The court found that the clause was "neither unreadable nor ambiguous.” It clearly implied a restriction on the former employee’s freedom of expression, while she had undertaken not to make negative or disparaging comments about her former employer, its management, services and product. The terms used were "simple and precise, those found in this type of clause, which do not leave any doubt as to the real consequences and effects on the freedom of expression of the person signing the transaction.”

The clause was an extension of the duty of loyalty provided for at Article 2088 of the Civil Code of Québec:

"The employee is bound not only to perform his work with prudence and diligence, but also to act faithfully and honestly and not use any confidential information he obtains in the performance or in the course of his work."

These obligations continue for a reasonable time after the contract terminates and permanently where the information concerns the reputation and privacy of others.

Finally, the employer had breached her civil duty of care and had defamed the employer.

The employer did not have to prove specific damages suffered and benefited from a doctrine recognizing general but modest damages between $1,000 and $15,000 in such cases; $10,000 in that case.

The court also recognized that the violation was intentional and in breach of corporate charter rights. It awarded $1,000 in that regard.

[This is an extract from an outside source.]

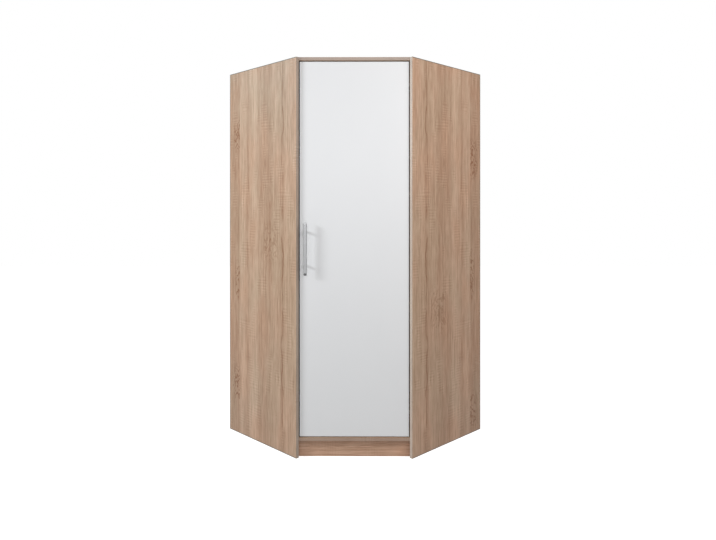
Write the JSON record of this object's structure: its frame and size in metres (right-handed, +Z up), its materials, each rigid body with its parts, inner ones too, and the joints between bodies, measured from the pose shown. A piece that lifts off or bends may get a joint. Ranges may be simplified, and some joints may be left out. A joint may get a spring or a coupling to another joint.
{
  "type": "corner wardrobe",
  "caption": "Five-sided corner wardrobe on a plinth, with oak-effect sides, a plain white inset door across the corner, a bar handle, a hat shelf and a hanging rail.",
  "frame": {"origin": "on the floor, at the middle of the whole wardrobe's box in plan", "axes": "+Z up; -Y the way the door faces; +Y towards the room corner; +X to the right seen from the front"},
  "size_m": [1.3436, 1.0862, 1.9],
  "materials": {
    "oak_laminate": "oak-effect laminated chipboard, matte, vertical grain on the sides and horizontal on the plinth",
    "white_front": "smooth white faced chipboard, satin",
    "back_board": "thin hardboard",
    "handle_metal": "satin silver",
    "hinge_steel": "nickel-plated pressed steel",
    "rail_chrome": "chromed steel tube",
    "white_plastic": "off-white moulded plastic"
  },
  "bodies": {
    "carcass": {"back_joiner_left": "white_plastic", "back_joiner_right": "white_plastic", "back_panel_left_inner": "back_board", "back_panel_left_outer": "back_board", "back_panel_right_inner": "back_board", "back_panel_right_outer": "back_board", "bottom_panel": "oak_laminate", "corner_post": "oak_laminate", "door_stop_bottom": "white_plastic", "door_stop_top": "white_plastic", "front_plinth": "oak_laminate", "hanging_rail": "rail_chrome", "hat_shelf": "oak_laminate", "hinge_arm_1": "hinge_steel", "hinge_arm_2": "hinge_steel", "hinge_arm_3": "hinge_steel", "hinge_arm_4": "hinge_steel", "hinge_plate_1": "hinge_steel", "hinge_plate_2": "hinge_steel", "hinge_plate_3": "hinge_steel", "hinge_plate_4": "hinge_steel", "rail_end_cap_left": "white_plastic", "rail_end_cap_right": "white_plastic", "rail_hanger_centre": "hinge_steel", "rail_hanger_left": "hinge_steel", "rail_hanger_right": "hinge_steel", "rear_plinth_left": "oak_laminate", "rear_plinth_right": "oak_laminate", "shelf_peg_left_front": "hinge_steel", "shelf_peg_left_rear": "hinge_steel", "shelf_peg_right_front": "hinge_steel", "shelf_peg_right_rear": "hinge_steel", "side_panel_left": "oak_laminate", "side_panel_right": "oak_laminate", "top_panel": "oak_laminate", "wall_bracket_left": "hinge_steel", "wall_bracket_right": "hinge_steel"},
    "door": {"door_panel": "white_front", "handle_bar": "handle_metal", "handle_post_lower": "handle_metal", "handle_post_upper": "handle_metal", "handle_screw_lower": "hinge_steel", "handle_screw_upper": "hinge_steel", "hinge_cup_1": "hinge_steel", "hinge_cup_2": "hinge_steel", "hinge_cup_3": "hinge_steel", "hinge_cup_4": "hinge_steel", "hinge_pin_1": "hinge_steel", "hinge_pin_2": "hinge_steel", "hinge_pin_3": "hinge_steel", "hinge_pin_4": "hinge_steel"}
  },
  "joints": [
    {"name": "door_swing", "type": "hinge", "parent": "carcass", "child": "door", "pos_m": [0.23704, -0.48894, 0.99], "axis": [0, 0, 1], "range_deg": [0, 95]}
  ]
}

Two takeaways: You don’t need a fancy clause to protect your rights and there are remedies in such frustrating situations for employers.

For more information see:

Digital Shape Technologies Inc. c. Walker, 2018 CarswellQue 8910 (Que. S.C.).

François Longpré has practiced at Borden Ladner Gervais for nearly 30 years. He is a partner in its labour & employment group, where he has held various leadership positions including regional and national group leader. He litigates before courts and tribunals, negotiates collective agreements and provides strategic advice to employers. He can be reached at (514) 954-2543 or [email protected].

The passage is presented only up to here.